Greek Prime Minister Alexis Tsipras is received by Greece's President Prokopis Pavlopoulios (unseen) in Athens, Greece, Aug. 20, 2015.

With a new bailout in hand, Greek Prime Minister Alexis Tsipras abruptly resigned Thursday, calling for a snap election on September 20, just seven months after taking office.

"I want to submit to the Greek people everything I have done so that they can decide once more," Tsipras told his countrymen in a televised address.

The resignation of the radical leftist Tsipras came in the face of a revolt among lawmakers from his ruling Syriza party, angered that he had failed to live up to his political campaign promises to end the austerity measures international creditors had forced Athens to accept in exchange for more bailout money.

Effectively, Tsipras is testing whether Greek voters will hand him more seats in parliament to stay in power, with fewer opposition lawmakers.

After months of contentious negotiations with Greece's creditors -- its European neighbors, the European Central Bank and the International Monetary Fund -- Tsipras agreed to more tax increases and pension cuts. It is something he said he would not do, but did, to win approval of a new $95 billion bailout, with the support of opposition lawmakers.

It is debt-wracked Greece's third bailout in five years.

The left wing party came to power in snap parliamentary elections last January after campaigning on an anti-austerity platform and promising to renegotiate the terms of Greece's massive international bailouts.

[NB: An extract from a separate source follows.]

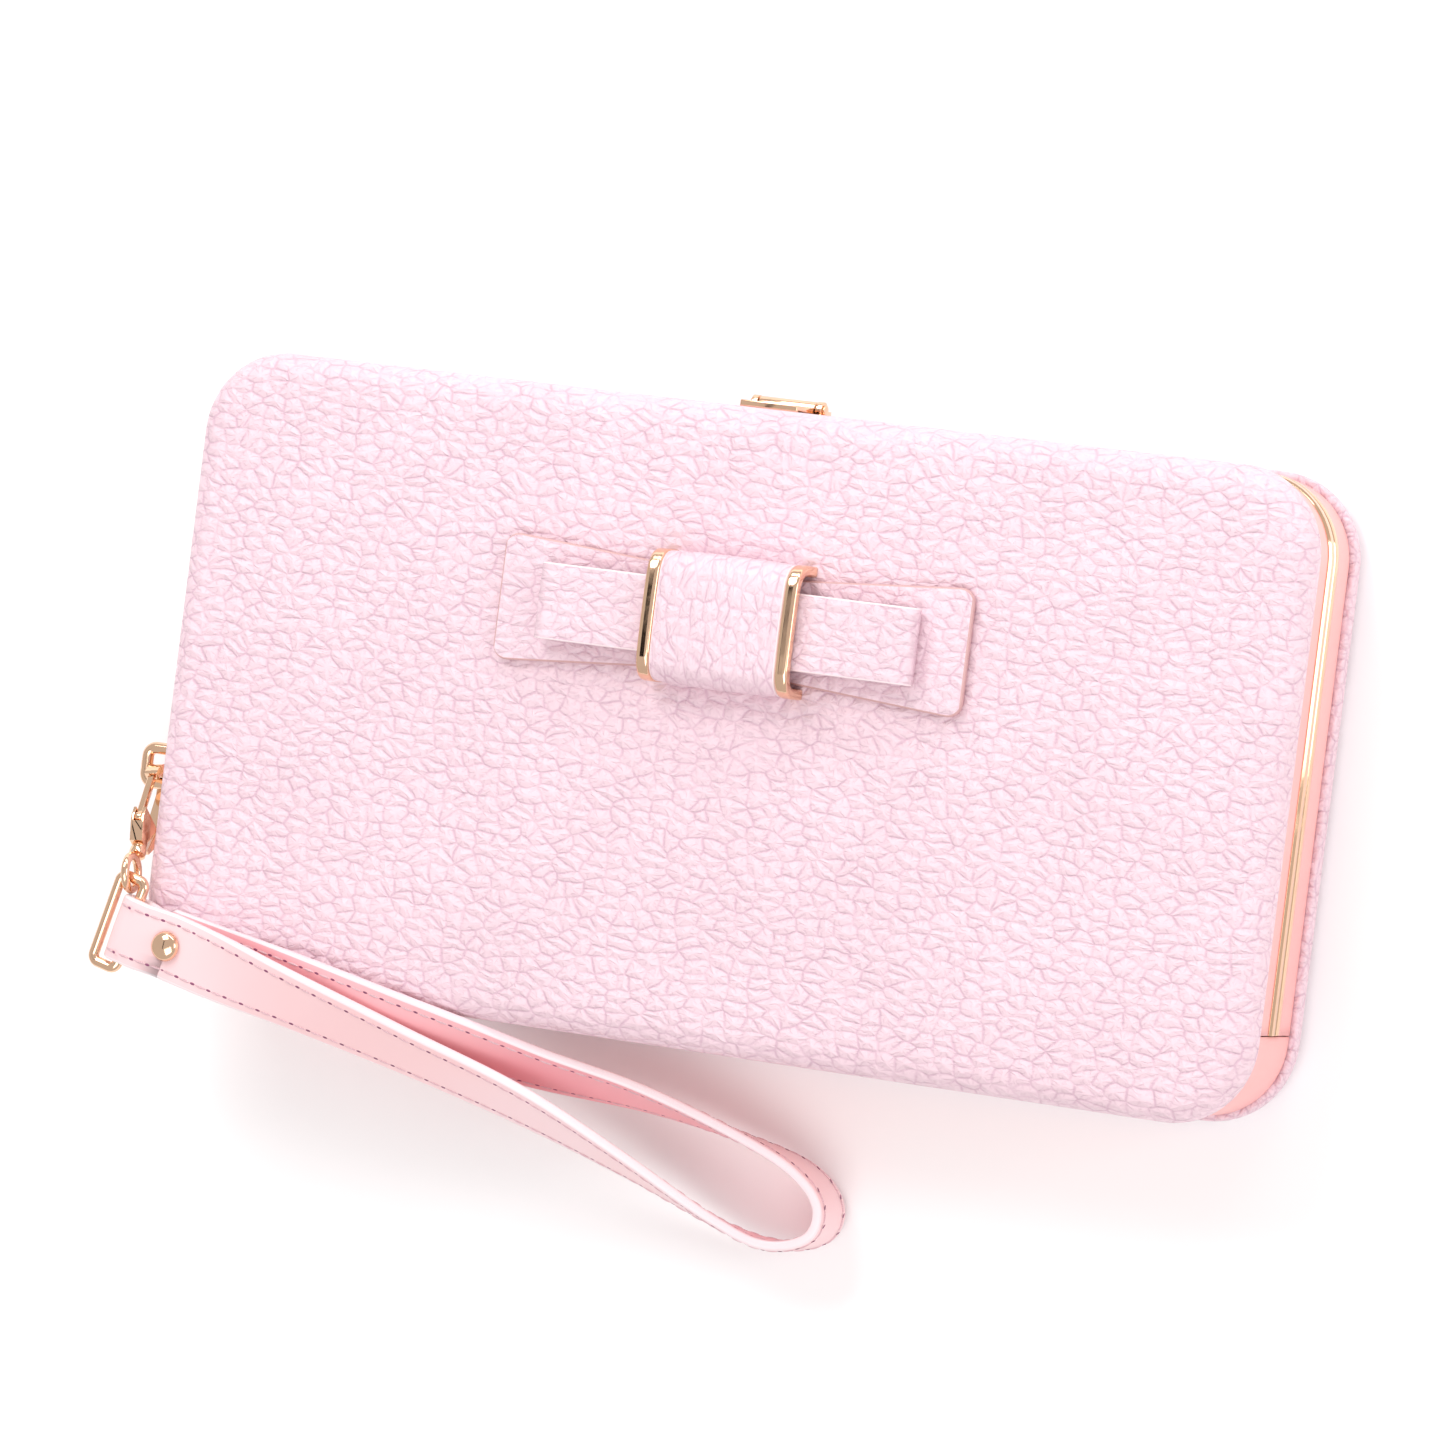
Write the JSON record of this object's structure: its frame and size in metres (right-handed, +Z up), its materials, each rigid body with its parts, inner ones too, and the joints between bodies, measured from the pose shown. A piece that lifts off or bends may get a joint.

Earlier Thursday, Greece repaid $3.5 billion to the European Central Bank, just hours after European officials disbursed funding from the European Stability Mechanism that will help Athens stay afloat and pay down its debt.

On Wednesday, German lawmakers voted to approve the $95 billion bailout package. As the biggest contributor to the Athens bailout, the German parliament had to approve the deal before it could proceed.

Last Friday, eurozone finance ministers approved the first $29 billion payment of the bailout deal for Greece after the Greek parliament approved the package earlier that day.

The eurozone decision saved Greece from default and kept it from being ousted from Europe's 19-nation euro currency bloc.